"Taming the Parallel Effect Zoo" and the PLDI artifact evaluation process
composition.al 2014-06-07
My co-authors Aaron Todd, Sam Tobin-Hochstadt, Ryan Newton, and I have just finished up the camera-ready version of our new paper, “Taming the Parallel Effect Zoo: Extensible Deterministic Parallelism with LVish”, which will appear at PLDI 2014 in Edinburgh this June. In addition to having the paper accepted, we were happy to learn a few weeks ago that our submission passed the PLDI artifact evaluation process.
What this means is that we packaged up and distributed a software artifact that can be downloaded, compiled, run, and compared with the results that we presented in the paper, for the sake of repeatability.1 The claims we made in the paper were deemed repeatable enough that we passed artifact evaluation, which means that we get an extra page in our paper to describe the artifact, a special mention at the conference, and, most importantly, that we get to put a shiny “Artifact Evaluated” badge on our paper.
PLDI was careful to decouple artifact evaluation from paper acceptance or rejection. Only papers that were accepted to the conference were allowed to submit something to the artifact evaluation process, ensuring that there was no penalty for not submitting an artifact. (After all, for many papers, it may not make sense to submit an artifact.) We were told that out of roughly fifty accepted papers at PLDI, twenty submitted artifacts, and, of those, twelve passed artifact evaluation.
Lest I sound smug about having a paper that passed artifact evaluation, let me just say that I wasn’t at all sure that we were going to pass. For one thing, not all of the results in our paper were reproducible as part of the artifact. Some of them, for instance, require using software, such as Intel’s icc, that we weren’t allowed to repackage. Even for the benchmarks that could be run as part of the artifact, the artifact reviewers weren’t always able to get results comparable to ours. However, in each case the discrepancy could (apparently) be explained by the fact that the reviewer had a different hardware configuration, or was running the code in a VM, or suchlike, and the committee’s conclusion was that the artifact was good enough to pass evaluation.
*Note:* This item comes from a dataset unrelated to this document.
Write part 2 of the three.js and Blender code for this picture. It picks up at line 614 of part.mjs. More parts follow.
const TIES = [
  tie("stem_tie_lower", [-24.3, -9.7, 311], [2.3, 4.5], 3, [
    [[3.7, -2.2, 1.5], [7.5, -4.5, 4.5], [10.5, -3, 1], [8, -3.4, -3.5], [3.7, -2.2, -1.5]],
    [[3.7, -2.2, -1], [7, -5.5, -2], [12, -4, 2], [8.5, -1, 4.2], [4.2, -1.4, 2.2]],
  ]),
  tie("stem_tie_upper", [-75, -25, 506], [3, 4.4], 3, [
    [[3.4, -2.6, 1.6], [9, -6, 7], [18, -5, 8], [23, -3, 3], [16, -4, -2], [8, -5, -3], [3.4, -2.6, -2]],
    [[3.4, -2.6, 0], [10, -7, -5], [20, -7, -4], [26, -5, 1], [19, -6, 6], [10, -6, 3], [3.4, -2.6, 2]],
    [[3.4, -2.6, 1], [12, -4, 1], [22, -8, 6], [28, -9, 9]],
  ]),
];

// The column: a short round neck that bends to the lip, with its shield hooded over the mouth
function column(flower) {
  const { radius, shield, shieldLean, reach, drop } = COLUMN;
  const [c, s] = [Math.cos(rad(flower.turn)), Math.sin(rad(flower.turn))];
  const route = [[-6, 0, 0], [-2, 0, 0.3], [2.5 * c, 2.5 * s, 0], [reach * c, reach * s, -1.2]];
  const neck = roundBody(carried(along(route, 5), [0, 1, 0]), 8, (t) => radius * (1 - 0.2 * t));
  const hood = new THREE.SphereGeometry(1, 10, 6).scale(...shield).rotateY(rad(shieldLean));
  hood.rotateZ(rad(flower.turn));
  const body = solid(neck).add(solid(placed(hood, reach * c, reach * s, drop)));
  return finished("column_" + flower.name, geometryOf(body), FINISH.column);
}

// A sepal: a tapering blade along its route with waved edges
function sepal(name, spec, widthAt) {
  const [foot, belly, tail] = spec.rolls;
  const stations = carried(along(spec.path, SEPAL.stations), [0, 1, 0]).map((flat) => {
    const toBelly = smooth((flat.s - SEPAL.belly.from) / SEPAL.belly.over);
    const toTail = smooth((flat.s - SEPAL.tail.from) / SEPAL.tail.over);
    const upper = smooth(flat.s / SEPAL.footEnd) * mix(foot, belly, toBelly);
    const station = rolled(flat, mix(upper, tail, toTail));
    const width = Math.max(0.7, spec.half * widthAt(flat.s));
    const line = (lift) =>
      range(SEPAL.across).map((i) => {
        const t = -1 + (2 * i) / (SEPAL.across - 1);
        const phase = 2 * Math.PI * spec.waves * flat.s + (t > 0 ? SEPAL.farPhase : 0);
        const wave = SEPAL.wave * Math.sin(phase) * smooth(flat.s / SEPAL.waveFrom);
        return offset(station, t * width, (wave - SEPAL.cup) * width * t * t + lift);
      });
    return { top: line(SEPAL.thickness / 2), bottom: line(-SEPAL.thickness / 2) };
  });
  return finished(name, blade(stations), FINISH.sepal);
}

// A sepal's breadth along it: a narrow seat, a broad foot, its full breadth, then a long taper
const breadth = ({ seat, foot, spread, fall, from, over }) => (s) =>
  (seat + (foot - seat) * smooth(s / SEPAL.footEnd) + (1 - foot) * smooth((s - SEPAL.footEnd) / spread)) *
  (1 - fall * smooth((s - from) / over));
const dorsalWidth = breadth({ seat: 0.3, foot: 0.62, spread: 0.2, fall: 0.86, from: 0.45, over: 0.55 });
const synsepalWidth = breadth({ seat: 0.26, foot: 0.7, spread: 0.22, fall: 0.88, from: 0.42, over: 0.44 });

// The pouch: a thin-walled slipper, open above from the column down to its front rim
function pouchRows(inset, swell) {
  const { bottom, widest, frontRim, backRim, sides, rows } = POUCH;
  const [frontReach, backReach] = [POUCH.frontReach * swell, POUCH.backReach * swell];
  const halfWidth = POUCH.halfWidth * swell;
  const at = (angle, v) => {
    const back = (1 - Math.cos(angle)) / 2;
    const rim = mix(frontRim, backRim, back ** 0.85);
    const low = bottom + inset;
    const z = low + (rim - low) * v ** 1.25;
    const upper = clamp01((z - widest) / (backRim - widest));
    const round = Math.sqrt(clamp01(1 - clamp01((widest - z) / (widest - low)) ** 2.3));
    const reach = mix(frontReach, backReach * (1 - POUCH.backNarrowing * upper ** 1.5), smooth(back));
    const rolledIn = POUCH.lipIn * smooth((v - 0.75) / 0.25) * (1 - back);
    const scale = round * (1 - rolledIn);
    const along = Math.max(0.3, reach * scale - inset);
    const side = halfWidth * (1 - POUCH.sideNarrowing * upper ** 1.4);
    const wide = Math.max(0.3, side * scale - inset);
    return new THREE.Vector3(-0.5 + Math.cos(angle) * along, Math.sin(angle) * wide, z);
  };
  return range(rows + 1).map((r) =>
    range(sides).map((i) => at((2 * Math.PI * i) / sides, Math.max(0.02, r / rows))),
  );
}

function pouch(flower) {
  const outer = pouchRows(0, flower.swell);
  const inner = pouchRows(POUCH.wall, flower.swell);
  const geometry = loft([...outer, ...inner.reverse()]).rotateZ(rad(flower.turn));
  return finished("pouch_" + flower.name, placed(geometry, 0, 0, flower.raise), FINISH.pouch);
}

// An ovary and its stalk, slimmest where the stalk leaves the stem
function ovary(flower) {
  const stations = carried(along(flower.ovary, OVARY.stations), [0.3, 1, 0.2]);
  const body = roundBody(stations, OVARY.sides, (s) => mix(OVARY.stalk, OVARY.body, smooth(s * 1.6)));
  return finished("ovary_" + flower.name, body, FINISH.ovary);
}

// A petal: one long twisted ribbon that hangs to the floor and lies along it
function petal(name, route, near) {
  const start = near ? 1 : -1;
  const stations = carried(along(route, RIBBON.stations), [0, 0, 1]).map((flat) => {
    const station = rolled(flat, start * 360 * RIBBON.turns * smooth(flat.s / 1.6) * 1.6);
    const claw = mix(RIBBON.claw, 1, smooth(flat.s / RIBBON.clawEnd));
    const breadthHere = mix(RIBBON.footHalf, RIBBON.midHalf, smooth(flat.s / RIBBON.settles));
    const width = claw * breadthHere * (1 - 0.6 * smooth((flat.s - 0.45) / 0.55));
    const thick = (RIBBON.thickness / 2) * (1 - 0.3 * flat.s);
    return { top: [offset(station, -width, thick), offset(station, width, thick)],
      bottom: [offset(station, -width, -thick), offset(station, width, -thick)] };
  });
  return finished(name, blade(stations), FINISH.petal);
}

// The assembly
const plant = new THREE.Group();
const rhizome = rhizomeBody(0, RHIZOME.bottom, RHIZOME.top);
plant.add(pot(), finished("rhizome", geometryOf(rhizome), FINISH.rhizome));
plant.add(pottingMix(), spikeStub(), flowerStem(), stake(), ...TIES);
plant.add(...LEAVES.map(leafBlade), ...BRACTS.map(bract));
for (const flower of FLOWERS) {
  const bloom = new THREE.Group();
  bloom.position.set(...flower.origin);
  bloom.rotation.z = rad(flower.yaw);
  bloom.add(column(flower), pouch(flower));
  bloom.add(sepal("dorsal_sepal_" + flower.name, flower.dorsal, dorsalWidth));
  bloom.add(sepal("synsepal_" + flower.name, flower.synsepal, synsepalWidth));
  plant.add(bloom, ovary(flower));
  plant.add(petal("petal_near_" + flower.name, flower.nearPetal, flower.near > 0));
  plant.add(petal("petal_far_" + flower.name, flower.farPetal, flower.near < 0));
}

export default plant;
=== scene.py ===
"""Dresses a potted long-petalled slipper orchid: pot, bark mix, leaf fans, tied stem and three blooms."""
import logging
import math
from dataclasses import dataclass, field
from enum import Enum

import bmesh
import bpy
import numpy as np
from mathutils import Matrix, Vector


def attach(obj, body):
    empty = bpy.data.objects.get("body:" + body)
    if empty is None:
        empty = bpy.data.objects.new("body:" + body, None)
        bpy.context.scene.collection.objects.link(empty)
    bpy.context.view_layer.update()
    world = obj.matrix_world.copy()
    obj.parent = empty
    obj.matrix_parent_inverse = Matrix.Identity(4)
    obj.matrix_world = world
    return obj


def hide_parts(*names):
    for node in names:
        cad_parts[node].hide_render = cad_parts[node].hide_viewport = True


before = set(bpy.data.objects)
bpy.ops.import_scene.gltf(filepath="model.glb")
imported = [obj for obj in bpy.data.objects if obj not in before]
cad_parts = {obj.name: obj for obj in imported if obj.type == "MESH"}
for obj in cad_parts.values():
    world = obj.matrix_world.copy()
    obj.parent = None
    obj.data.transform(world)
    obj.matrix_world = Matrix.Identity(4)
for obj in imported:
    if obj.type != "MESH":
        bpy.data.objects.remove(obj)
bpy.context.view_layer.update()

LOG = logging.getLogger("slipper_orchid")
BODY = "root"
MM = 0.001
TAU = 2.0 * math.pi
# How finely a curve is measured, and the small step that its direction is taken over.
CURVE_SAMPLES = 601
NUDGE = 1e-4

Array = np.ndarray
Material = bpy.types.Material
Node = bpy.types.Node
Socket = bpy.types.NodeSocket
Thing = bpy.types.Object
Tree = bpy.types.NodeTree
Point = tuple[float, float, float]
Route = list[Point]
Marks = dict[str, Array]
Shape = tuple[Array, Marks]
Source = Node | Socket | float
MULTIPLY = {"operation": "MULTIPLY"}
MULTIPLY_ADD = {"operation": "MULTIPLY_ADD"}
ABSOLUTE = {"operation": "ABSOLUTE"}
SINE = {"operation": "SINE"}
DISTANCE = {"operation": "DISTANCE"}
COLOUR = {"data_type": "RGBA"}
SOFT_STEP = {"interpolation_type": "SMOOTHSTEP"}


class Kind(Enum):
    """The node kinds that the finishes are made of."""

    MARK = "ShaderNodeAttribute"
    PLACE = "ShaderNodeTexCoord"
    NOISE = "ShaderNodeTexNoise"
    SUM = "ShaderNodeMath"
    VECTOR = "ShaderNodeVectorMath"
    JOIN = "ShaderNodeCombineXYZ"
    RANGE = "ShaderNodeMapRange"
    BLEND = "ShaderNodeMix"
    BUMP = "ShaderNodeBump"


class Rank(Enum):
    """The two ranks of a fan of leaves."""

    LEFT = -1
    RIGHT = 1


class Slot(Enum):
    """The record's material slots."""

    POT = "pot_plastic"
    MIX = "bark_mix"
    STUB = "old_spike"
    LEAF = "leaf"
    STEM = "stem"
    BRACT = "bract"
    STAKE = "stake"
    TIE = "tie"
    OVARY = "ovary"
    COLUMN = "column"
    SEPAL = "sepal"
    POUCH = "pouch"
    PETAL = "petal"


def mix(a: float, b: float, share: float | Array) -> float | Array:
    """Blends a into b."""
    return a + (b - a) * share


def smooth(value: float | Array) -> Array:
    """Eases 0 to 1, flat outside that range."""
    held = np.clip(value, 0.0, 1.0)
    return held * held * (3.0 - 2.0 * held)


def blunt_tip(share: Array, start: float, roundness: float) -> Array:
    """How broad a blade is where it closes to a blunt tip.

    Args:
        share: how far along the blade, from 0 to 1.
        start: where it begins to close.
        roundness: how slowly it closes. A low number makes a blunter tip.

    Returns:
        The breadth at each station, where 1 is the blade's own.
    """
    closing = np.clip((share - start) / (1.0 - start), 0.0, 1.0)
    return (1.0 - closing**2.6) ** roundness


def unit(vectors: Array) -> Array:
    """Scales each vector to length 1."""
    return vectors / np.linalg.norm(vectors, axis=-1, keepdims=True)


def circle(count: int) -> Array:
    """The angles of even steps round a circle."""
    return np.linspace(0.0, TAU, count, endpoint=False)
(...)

We tried using the Docker container-creation tool to make a “shipping container” for our artifact, usable by anyone with the Docker client installed; this made it a lot easier to distribute the artifact. The reviewers generally liked this method of distribution. Unfortunately, Docker only runs on Linux, which caused trouble for one reviewer, and another reviewer had trouble with Docker requiring root access, which they didn’t have. As a backup, we also provided instructions for building the artifact without Docker, and happily, none of the reviewers reported a problem with compiling and running the artifact that way. Whew!
Although we’ve made our artifact available for whoever might be interested, perhaps more interesting is the LVish Haskell library, which we hope people will make use of in their own projects. As of this writing, the most recent release of LVish is 1.1.2, which unfortunately still lags behind the version described in the paper. We’re still trying to fix some bugs, but if all goes well, we’re hoping to release LVish 2.0 by the time we actually present the paper at PLDI in June. In the meantime, the code is on GitHub, in a branch called “2.0”, if you’re curious. We’ve also updated our lvar-examples repository to include examples that run against both LVish 1.1.2 and LVish 2.0.
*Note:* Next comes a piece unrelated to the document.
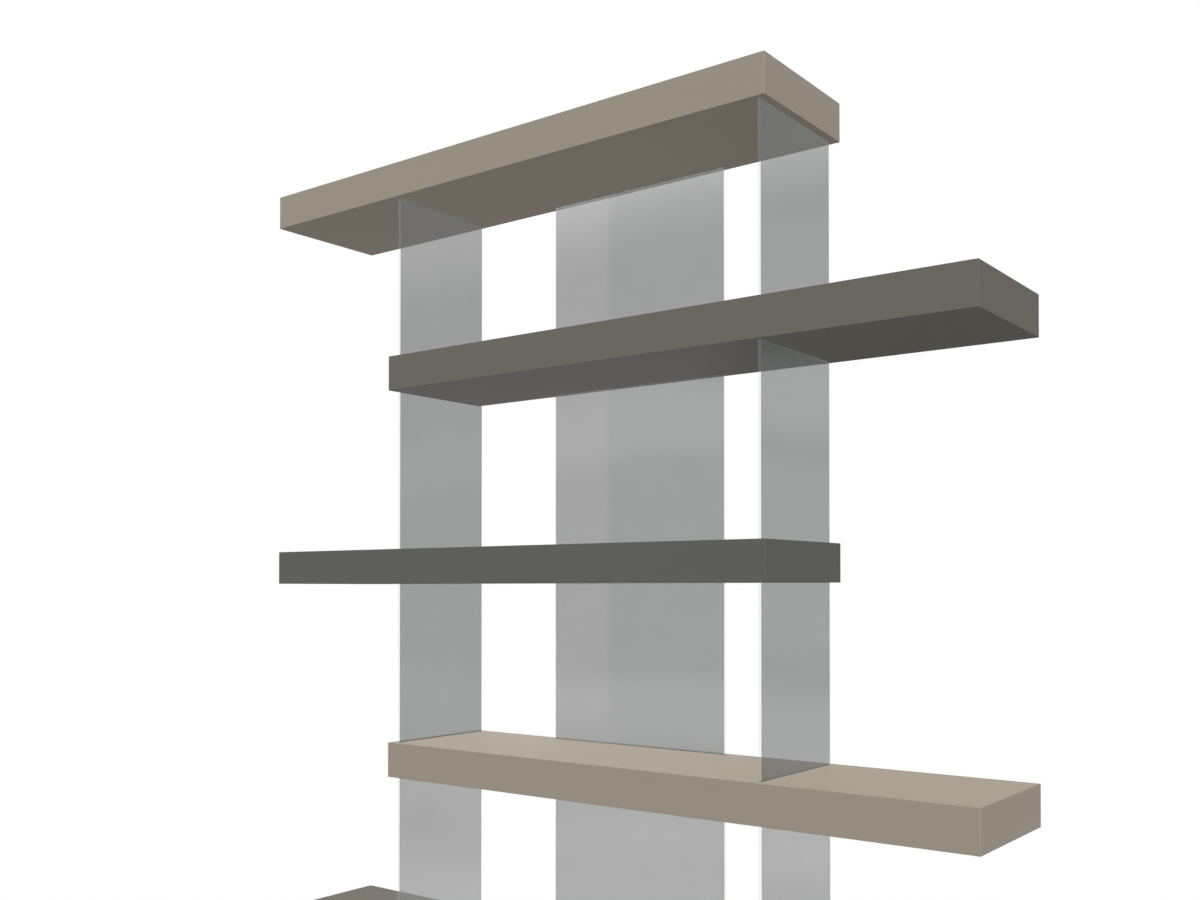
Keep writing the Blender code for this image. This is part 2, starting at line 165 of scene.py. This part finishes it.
def add(tree, kind, sockets=None, **settings):
    """Adds a node with its settings. Each socket gets a value, or a link from another node's output."""
    node = tree.nodes.new("ShaderNode" + kind)
    for name, value in settings.items():
        setattr(node, name, value)
    for name, value in (sockets or {}).items():
        if isinstance(value, bpy.types.NodeSocket):
            tree.links.new(value, node.inputs[name])
        else:
            node.inputs[name].default_value = value
    return node


def blank_material(name):
    material = bpy.data.materials.new(name)
    material.use_nodes = True
    material.node_tree.nodes.clear()
    return material, material.node_tree


# Materials

GLASS_CLOUD = 0.006           # how far the share that a pane covers wanders to each side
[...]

Thanks to my co-authors for caring about repeatable research and the many long hours they spent working on the artifact and on LVish — none of this would have been possible without their help.
I would have said “reproducibility”, but Sam, who knows everything, points out that reproducibility and repeatability are different things, and that what we are demonstrating here is mere repeatability. I’m not entirely sure I understand what reproducibility would mean for us, but repeatability seems to be a prerequisite for it, and so it seems to make sense to aim for repeatability as a start.↩